Multi-outcome markets often carry significantly higher vig due to increased complexity and reduced betting volume compared to standard spreads and totals. Sportsbooks compensate for this additional risk by building larger margins into their pricing structure. Player props, team props, and novelty bets frequently show hold percentages ranging from 10% to 25% or even higher.
The key insight for three-way markets is understanding how sportsbooks balance the odds across all three outcomes while maintaining their desired profit margin. Unlike two-way markets where each side typically carries similar pricing, three-way markets might show dramatically different odds for each outcome, such as -150/+300/+400 for a soccer match.
Professional bettors often avoid high-vig multi-outcome markets unless they identify significant pricing errors or possess substantial informational advantages.

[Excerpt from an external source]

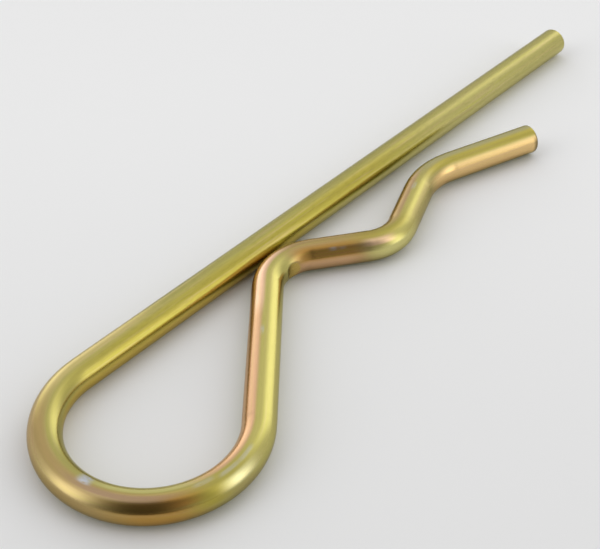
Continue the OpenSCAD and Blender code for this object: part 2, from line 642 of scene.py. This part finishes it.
# %% Bands on the limb, the knee and the fall
film.lay_bands(
    [
        ((loop_at + 42, knee_at + 4, 4), (42, 38, 10), 0.95, COPPER),
        ((loop_at + 50, knee_at + 3, 4), (128, 46, 10), 0.9, YELLOW),
        ((knee_at + 6.5, trough_at + 1, 2), (128, 92, 14), 0.92, BRONZE),
        ((knee_at - 7, knee_at + 7, 2.5), (38, 44, 10), 0.95, ROSE),
        ((knee_at + 9, trough_at - 1, 2.5), (56, 16, 10), 0.6, DUSK),
        ((knee_at + 8, trough_at - 2, 2), (144, 34, 14), 0.92, BROWN),
        ((knee_at + 7, trough_at - 2, 2.5), (190, 22, 14), 0.9, RUST),
    ]
)
print("bands on the limb, the knee and the fall are laid")

# %% [markdown]
# The trough is yellow and straw, and a small rose patch on it is a painted highlight.
# The rise and the crest are dusky and tan on the left and khaki on the right. The free
# end goes from gold on its right flank through moss on top to sage on its left.

# %% Bands on the trough, the crest and the free end
film.lay_bands(
    [
        ((trough_at, rise_at + 1, 2.5), (142, 36, 14), 0.85, YELLOW),
        ((trough_at, rise_at + 1, 2.5), (180, 26, 14), 0.8, STRAW),
        # Painted highlight: a small bright rose patch on the trough.
        ((trough_at - 1, trough_at + 3, 1.2), (126, 12, 8), 0.75, ROSE),
        ((trough_at + 3, crest_at + 3, 3), (42, 34, 14), 0.85, DUSK),
        ((trough_at - 3, rise_at + 2, 3), (84, 26, 12), 0.6, MOSS),
        ((rise_at - 1, crest_at + 2, 3), (58, 22, 10), 0.9, TAN),
        ((rise_at, crest_at + 3, 3), (150, 40, 14), 0.85, KHAKI),
        ((rise_at, crest_at + 1, 3), (98, 16, 10), 0.8, YELLOW),
        ((crest_at + 3, end_at + PAST, 3), (150, 62, 10), 0.95, KHAKI),
        ((crest_at + 2, end_at + PAST, 3), (174, 34, 14), 0.95, GOLD),
        ((crest_at + 3, end_at + PAST, 3), (104, 22, 10), 0.8, MOSS),
        ((crest_at + 3, end_at + PAST, 3), (60, 32, 12), 0.85, SAGE),
    ]
)
print("nodes in the finish so far:", len(finish.node_tree.nodes))

# %% [markdown]
# Close up the film is never even. Draining leaves fine streaks, some pinker and some
# greener, and they show most on the straight leg. Clips rub against each other in
# the barrel and wear the film down to the zinc in small spots.

# %% Streaks: noise, where it starts and is full, share, tone
STREAKS = [
    ("pink lines", 0.50, 0.72, 0.34, PINK_GREY),
    ("green lines", 0.50, 0.72, 0.32, LEAF),
    ("mottle", 0.42, 0.75, 0.11, SOOT),
]
BENT_SHARE = 0.45
on_leg = stretch(leg_at - PAST, loop_at, 8)
liveliness = BENT_SHARE + on_leg * (1 - BENT_SHARE)
for name, low, high, share, tone in STREAKS:
    film.lay(paint.soft_step(noise[name], low, high) * share * liveliness, tone)
print("streaks:", len(STREAKS))

# %% Rubs: place along the wire, angle round it, half length, half width, strength
RUBS = [
    (148.7, 77, 0.9, 17, 0.95),
    (165.3, 93, 1.4, 4, 0.24),
    (169.3, 100, 1.6, 3, 0.30),
    (172.7, 101, 1.5, 3, 0.30),
    (197.0, 84, 0.7, 3, 0.35),
    (223.6, 130, 0.35, 3, 0.60),
    (225.1, 131, 0.30, 2, 0.35),
    (246.0, 82, 0.8, 4, 0.35),
]
RUB_SOFT_MM, RUB_SOFT_DEGREES = 0.7, 7
WORN_FROM, WORN_FULL = 0.25, 0.50
worn = paint.soft_step(noise["mottle"], WORN_FROM, WORN_FULL)
for place, angle, half_length, half_width, strength in RUBS:
    along_rub = stretch(place - half_length, place + half_length, RUB_SOFT_MM)
    patch = along_rub * side(angle, half_width, RUB_SOFT_DEGREES)
    film.lay(patch * worn * strength, ZINC)
print("rubs:", len(RUBS))

# %% [markdown]
# The two tips' faces and rounded rims are painted dark brown: a painted dark
# reflection that outlines the ends. The free end's rim is painted darker still on
# its right flank as painted shade. The bending pin leaves a patch of ochre where it
# bit into the knee.

# %% Painted dark rims at the tips, and the pin's mark
RIM_DEPTH = 0.45
RIM_SHADE_SHARE, BITE_SHARE = 0.85, 0.7
BITE_SHOWS, BITE_FULL = 0.02, 0.22
to_tip = paint.math("MINIMUM", along_mm, end_at - along_mm)
# Painted dark reflection over the last bit of each tip.
shaded_tip_rim = 1 - paint.soft_step(to_tip, 0.0, RIM_DEPTH)
# Painted shade on the free end's rim, on its right flank.
free_tip_shade = ((end_at - 0.85, end_at + PAST, 0.35), (180, 36, 14), RIM_SHADE_SHARE, RIM_SHADE_BROWN)
pressed = paint.soft_step(stored("bitten", "Fac") * (1 / MM), BITE_SHOWS, BITE_FULL)
film.lay(shaded_tip_rim * RIM_SHADE_SHARE, RIM_SHADE_BROWN)
film.lay_bands([free_tip_shade])
film.lay(pressed * BITE_SHARE, OCHRE)
print("nodes in the finish so far:", len(finish.node_tree.nodes))

# %% [markdown]
# The wire keeps the fine lines of the drawing die under the plating, so the bump
# comes from the same stretched noise at a fine scale. The plating itself is satin,
# and a broader noise in the roughness makes it a little uneven. The film also tints
# what the metal reflects at a grazing angle, so the wire's rim is a little warm.

# %% Shader of the film
SATIN, SATIN_SPREAD = 0.20, 0.07
FACE_ROUGHER, MARK_ROUGHER = 0.15, 0.04
GRAIN_STRENGTH, GRAIN_DEPTH = 0.10, 0.05
RIM = (0.80, 0.78, 0.68, 1.0)
roughness = SATIN + noise["satin"] * SATIN_SPREAD + shaded_tip_rim * FACE_ROUGHER + pressed * MARK_ROUGHER
grain_sockets = {
    "Strength": GRAIN_STRENGTH,
    "Distance": GRAIN_DEPTH * MM,
    "Height": noise["drawing lines"],
}
metal_sockets = {
    "Base Color": film.tone,
    "Metallic": 1.0,
    "Roughness": roughness,
    "Specular Tint": RIM,
    "Normal": paint.add("ShaderNodeBump", None, grain_sockets),
}
metal = paint.add("ShaderNodeBsdfPrincipled", None, metal_sockets)
paint.add("ShaderNodeOutputMaterial", None, {"Surface": metal})
print("nodes in the finish:", len(finish.node_tree.nodes))

# %% Sweep the wire and keep it as a plain mesh
SIDES = 72
inputs = {
    "Wire radius": wire_r * MM,
    "Bend loss": BEND_THINNING / 2 * MM,
    "Tip edge radius": TIP_EDGE_R * MM,
    "Pin radius": PIN_R * MM,
    "Shoulder": MARK_SHOULDER * MM,
    "Sides": SIDES,
    "Pin place": PIN_PLACE * MM,
    "Finish": finish,
}
sweep = wire.modifiers.new("sweep", "NODES")
sweep.node_group = swept_wire
for item in swept_wire.interface.items_tree:
    if item.in_out == "INPUT" and item.name in inputs:
        sweep[item.identifier] = inputs[item.name]
wire.update_tag()
bpy.context.view_layer.update()
swept = wire.evaluated_get(bpy.context.evaluated_depsgraph_get())
wire_mesh = bpy.data.meshes.new_from_object(swept)
wire_mesh.name = "bent_wire"
wire.modifiers.clear()
wire.data = wire_mesh
print("faces:", len(wire_mesh.polygons))
print("materials:", [m.name for m in wire_mesh.materials if m])
print("attributes:", [a.name for a in wire_mesh.attributes])

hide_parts("clip_wire")
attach(wire, "root")

# %% [markdown]
# ## Floor and light
#
# The clip lies on a pale sheet in a light tent. Four lamps shine through the cloth
# from outside, and each makes a glow with soft edges. The cloth between them is
# dimmer, and the gap for the lens is dark. A satin metal shows all of this as long
# soft bands, so the tent matters as much as the lamps. A world that is brighter in
# four places gives such edges. Area lamps would show as bright boards.

# %% Floor
FLOOR_HALF = 2.0
# The paper is darker near the lens and lighter away from it: painted light falloff.
SHADED_NEAR_PAPER = (0.853, 0.853, 0.853)
LIT_FAR_PAPER = (0.942, 0.942, 0.942)
AWAY_FROM_LENS = (0.749, 0.663, 0.0)
NEAR_END, FAR_END = -0.10, 0.04

floor_mesh = bpy.data.meshes.new("floor")
corners = [(-1, -1), (1, -1), (1, 1), (-1, 1)]
floor_level = -wire_r * MM
floor_mesh.from_pydata(
    [(x * FLOOR_HALF, y * FLOOR_HALF, floor_level) for x, y in corners], [], [(0, 1, 2, 3)]
)
floor = bpy.data.objects.new("floor", floor_mesh)
bpy.context.scene.collection.objects.link(floor)
paper = bpy.data.materials.new("pale_paper")
paper.use_nodes = True
paper.node_tree.nodes.clear()
sheet = NodeMaker(paper.node_tree)
paper_place = sheet.add("ShaderNodeTexCoord").other("Object")
distance_off = sheet.vector("DOT_PRODUCT", paper_place, AWAY_FROM_LENS, "Value")
shade = sheet.mixed(sheet.soft_step(distance_off, NEAR_END, FAR_END), SHADED_NEAR_PAPER, LIT_FAR_PAPER)
diffuse = sheet.add("ShaderNodeBsdfDiffuse", None, {"Color": shade})
sheet.add("ShaderNodeOutputMaterial", None, {"Surface": diffuse})
floor_mesh.materials.append(paper)
print("floor at z =", -wire_r, "mm")

# %% Helpers for the cloth of the tent
GLOW_CORE = 0.15
GLOW_FRONT = 0.2
room = bpy.data.worlds.new("light_tent")
room.use_nodes = True
room.node_tree.nodes.clear()
air = NodeMaker(room.node_tree)
look = air.add("ShaderNodeTexCoord")


def way(azimuth, height):
    """Unit arrow at an azimuth from +X towards +Y and a height above the floor."""
    a, e = math.radians(azimuth), math.radians(height)
    return Vector((math.cos(a) * math.cos(e), math.sin(a) * math.cos(e), math.sin(e)))


def share_of(arrow):
    """How far the view into the tent points along an arrow, from -1 to 1."""
    return air.vector("DOT_PRODUCT", look, arrow, "Value")


def glow(azimuth, height, half_width, half_height):
    """Soft oval spot on the cloth, 1 in its middle and 0 at its rim."""
    middle = way(azimuth, height)
    level = way(azimuth + 90, 0)
    across = share_of(level) / math.sin(math.radians(half_width))
    upwards = share_of(middle.cross(level)) / math.sin(math.radians(half_height))
    from_middle = air.math("SQRT", across * across + upwards * upwards)
    spot = 1 - air.soft_step(from_middle, GLOW_CORE, 1.0)
    return spot * air.soft_step(share_of(middle), 0.0, GLOW_FRONT)


print("helpers for the tent are ready")

# %% Lamps behind the cloth: azimuth, height, half width, half height, strength
LAMPS = {
    "left lamp": (153, 28, 28, 72, 1.40),
    "right lamp": (296, 20, 21, 60, 1.17),
    "far lamp": (3, 16, 25, 50, 1.16),
    "back lamp": (74, 2, 22, 42, 1.00),
}
CLOTH = 0.81
ROOF_GAIN, ROOF_LIMITS = 0.17, (0.35, 0.85)
ZENITH_LOSS, ZENITH_LIMITS = 0.10, (0.86, 1.0)
LENS_AZIMUTH, LENS_LOSS = 215.0, 0.90
LENS_SIDE_LIMITS, LENS_FRONT_LIMITS = (0.15, 1.03), (-0.05, 0.45)

sideways = share_of(way(LENS_AZIMUTH + 90, 0))
beside = air.soft_step(air.math("ABSOLUTE", sideways), *LENS_SIDE_LIMITS)
towards_lens = air.soft_step(share_of(way(LENS_AZIMUTH, 0)), *LENS_FRONT_LIMITS)
gap = (1 - beside) * towards_lens
upwards = share_of(way(0, 90))
brightness = CLOTH + ROOF_GAIN * air.soft_step(upwards, *ROOF_LIMITS)
brightness = brightness - ZENITH_LOSS * air.soft_step(upwards, *ZENITH_LIMITS)
for azimuth, height, half_width, half_height, strength in LAMPS.values():
    brightness = brightness + glow(azimuth, height, half_width, half_height) * strength
brightness = brightness * (1 - gap * LENS_LOSS)
cloth_sockets = {"Color": (1.0, 1.0, 1.0, 1.0), "Strength": brightness}
cloth = air.add("ShaderNodeBackground", None, cloth_sockets)
air.add("ShaderNodeOutputWorld", None, {"Surface": cloth})
bpy.context.scene.world = room
print("lamps:", list(LAMPS))

# %% [markdown]
# ## Colour
#
# The tones are plain reflectances and the tent is lit so that none burns out, so
# they are shown as they are, with no curve over them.

# %% Colour as it is
bpy.context.scene.view_settings.view_transform = "Standard"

The higher hold percentages make these markets significantly more difficult to beat consistently, requiring greater accuracy in probability estimation to overcome the increased house edge.
Formula and Example: Three-Way Moneyline Hold
- Identify all three outcomes and their odds: For example, Team A -150, Draw +300, Team B +400
- Convert each to implied probability: Team A = 60%, Draw = 25%, Team B = 20%
- Sum all implied probabilities: 60% + 25% + 20% = 105% total
- Calculate the three-way hold: 105% – 100% = 5% sportsbook hold percentage
- Compare to equivalent two-way markets: Note how three-way hold often exceeds standard spread vig
Why Three-Way and Exotic Markets Carry Higher Juice
Lower betting volumes on three-way and exotic markets create greater risk exposure for sportsbooks, necessitating higher vig to compensate for reduced diversification benefits. Unlike heavily bet spreads where action naturally balances across millions of dollars, niche markets might see uneven action that’s difficult to hedge effectively. This concentration risk requires larger margins to maintain profitability.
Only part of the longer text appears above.